My personal fascination with the subject of women artists is an advantage when researching and seeking to expand our holdings. As well as tracing little-known works I also keep up to speed with the new findings in the field. In the past year alone, several exhibitions and conferences were devoted to the topic [1]. Of particular interest was the Christie’s Education Conference entitled Celebrating Female Agency in the Arts (New York, 26-27 June 2018) where the activities of female artists, across ages and countries, were integrated in broader networks of female patronage and curatorship, which made for a truly fascinating event. Here, I want to consider just a couple of examples from the collection to shine light on this intriguing subject.

A recent addition to the collection is a portrait of a woman painter at her easel (fig. 1) by the French realist artist François Bonvin (1817-1887). Executed in 1848 it portrays Sophie Unternährer, sister of Bonvin’s mistress at the time, Eléonore. [2] Long considered lost, the painting was recently rediscovered, giving us the rare and exciting opportunity to reunite it with one of its preparatory drawings, in black chalk (fig. 2), already in the collection. The painting exemplifies Bonvin’s vigorous style combined with a restrained colour palette. Sophie in her grey dress appears as a presence created by light. A few touches of white serve to highlight her hand with the brush, her jaw and neck, and her dress’s collar. Flicks of light also define the objects surrounding her. The dramatic illumination and the rendering of the interior in the oil attest to Bonvin’s familiarity with the works of the Dutch Old Masters that he studied at the Louvre. Although little is known today of Sophie’s own style, we do know that, with her sister and Bonvin, she belonged to a circle of friends called ‘groupe de la bohème’. [3] Notable members were also Gustave Courbet and the writer and art critic Jules François Felix Fleury-Husson, called Champfleury, the early promoter of the realist movement.

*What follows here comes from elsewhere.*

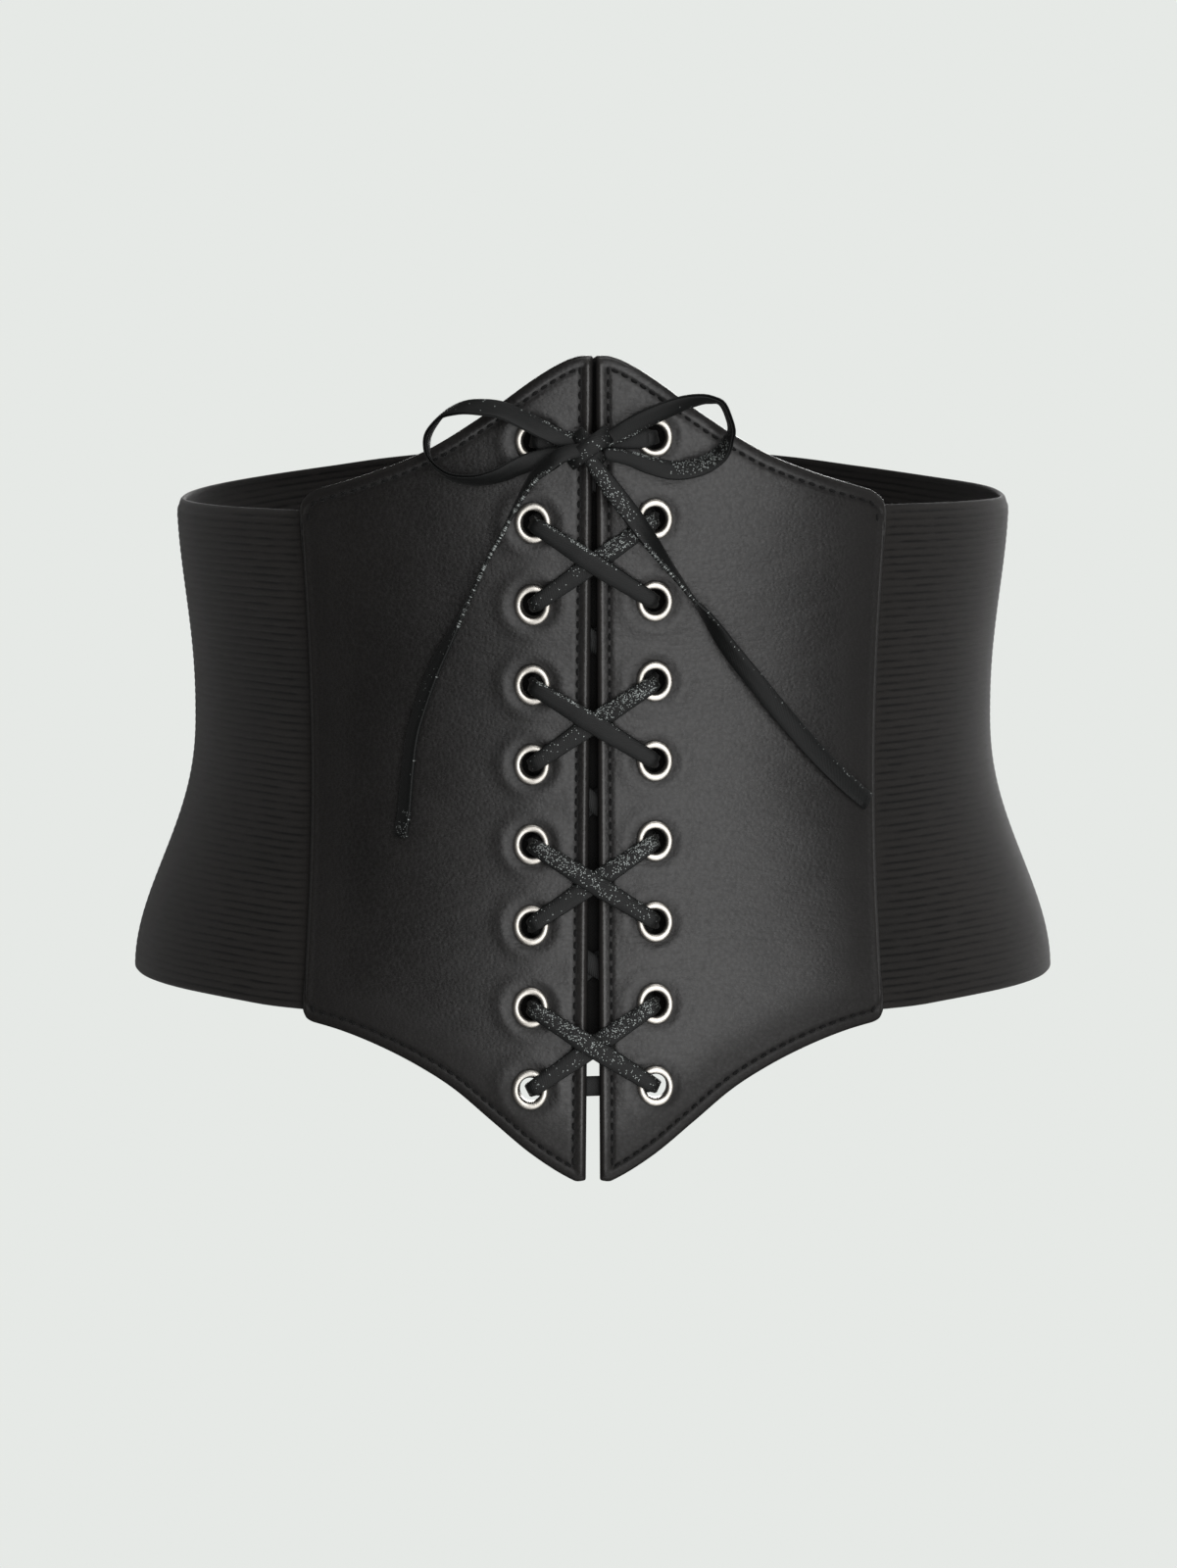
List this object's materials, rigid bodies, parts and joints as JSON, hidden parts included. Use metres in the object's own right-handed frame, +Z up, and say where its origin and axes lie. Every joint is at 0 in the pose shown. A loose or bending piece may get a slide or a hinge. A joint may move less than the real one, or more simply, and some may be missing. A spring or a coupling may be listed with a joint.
{
  "type": "corset belt",
  "caption": "Wide waist belt with two pointed stiff front panels laced edge to edge through metal eyelets and tied in a bow, and a broad ribbed elastic round the back",
  "frame": {"origin": "Centre of the waist at its narrowest level, on the middle line of the belt as worn", "axes": "+X to the right seen from the front, +Y to the back, +Z up; the laced front faces -Y"},
  "size_m": [0.2594, 0.1912, 0.2167],
  "materials": {
    "leather": "smooth black faux leather, soft sheen, rolled and stitched border",
    "elastic": "matt black elastic with fine horizontal ribs",
    "backing": "matt black cloth",
    "eyelet": "bright nickel",
    "lace": "black satin braid with silver glints"
  },
  "bodies": {
    "root": {"panel_left": "leather", "panel_right": "leather", "elastic_left": "elastic", "elastic_right": "elastic", "backing_strip": "backing", "eyelet_left_1": "eyelet", "eyelet_left_2": "eyelet", "eyelet_left_3": "eyelet", "eyelet_left_4": "eyelet", "eyelet_left_5": "eyelet", "eyelet_left_6": "eyelet", "eyelet_left_7": "eyelet", "eyelet_left_8": "eyelet", "eyelet_left_9": "eyelet", "eyelet_right_1": "eyelet", "eyelet_right_2": "eyelet", "eyelet_right_3": "eyelet", "eyelet_right_4": "eyelet", "eyelet_right_5": "eyelet", "eyelet_right_6": "eyelet", "eyelet_right_7": "eyelet", "eyelet_right_8": "eyelet", "eyelet_right_9": "eyelet", "knot": "lace", "lacing": "lace", "bow_loop_left": "lace", "bow_loop_right": "lace", "lace_tail_left": "lace", "lace_tail_right": "lace"}
  },
  "joints": []
}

Fortunately, many fascinating representations of women artists realised by women do exist, whether in the form of self-portraits or as depictions of their fellow art school trainees or peers. Such images often defy traditional expectations on the training and professional opportunities available to women artists. While Sophie Unternährer may have received an informal artistic training, in the second half of the nineteenth century new possibilities opened up for ambitious young women wishing to carve a career in the arts for themselves.

It was initially small private institutions that understood the potential – both financial and artistic – for admitting women into a programme of structured fine arts training. The Académie Julian, founded in 1868 by Rodolphe Julian, a former wrestler, was one of the most prestigious art schools in Paris and included a large studio exclusively for women in 2, rue de Berri, just off the Champs-Elysées, which opened around 1890. Another Parisian school, the Académie Colarossi, also pioneered the inclusion of female students. In contrast, it took longer for the official institutions to acknowledge the need for inclusiveness. Women were banned from the Ecole des Beaux-Arts in Paris until 1897. [4]

One of the most promising pupils of the Académie Julian was Rose-Marie Guillaume (Tours 1876–circa 1930 Paris), whose masterful watercolour shown here offers an intimate encounter with a female artist in an atelier (fig. 3). It is likely set at the Académie Julian’s rue de Berri studio, where Guillaume trained and later gave lessons. Although this confident drawing could represent a fellow student, the young woman’s assertive gaze suggests it may indeed be a self-portrait. [5]




[1] The literature on the subject has increased significantly. For a recent publication see: L. Madeline et al., Women Artists in Paris, 18501900 (New Haven: Yale University Press in association with the American Federation of Arts, 2017).

[2] A. Berès (et al.), Francois Bonvin, The Master of the Realist School, exhibition catalogue, Paris, Galerie Berès, and Pittsburgh, The Frick Art Museum, 1999, under cat. no. 19 (as lost).

[3] Two of Sophie Unternährer’s paintings have appeared on the art market, both showing a taste for all’antica subjects and focusing on female figures.

[4] The Royal Academy, London, began admitting women in 1860, but they could not attend life classes there until 1893. See Nancy G. Heller, Women Artists. Works from the National Museum of Women in the Arts (New York, 2000), pp. 60-61.

[5] G. Weisberg, ‘The Women of the Académie Julian: The Power of Professional Emulation’; in idem, and J. R. Becker (eds.), Overcoming All Obstacles. The Women of the Académie Julian, exhibition catalogue, Williamstown, The Sterling and Francine Clark Institute, 1999-2000, pp. 30, 33, fig. 28.



François Bonvin, Sophie Unternährer at her easel, c. 1848, oil on canvas, 24.2 x 18.7 cm, Katrin Bellinger Collection.

François Bonvin, Study for Sophie Unternährer at her easel, c. 1848, black chalk, 23.7 x 15.6 cm, Katrin Bellinger Collection.

Rose-Marie Guillaume, A woman painter in the studio of the Académie Julian, Paris, late 1890s, black chalk, watercolour, gouache, 61 x 44 cm, Katrin Bellinger Collection.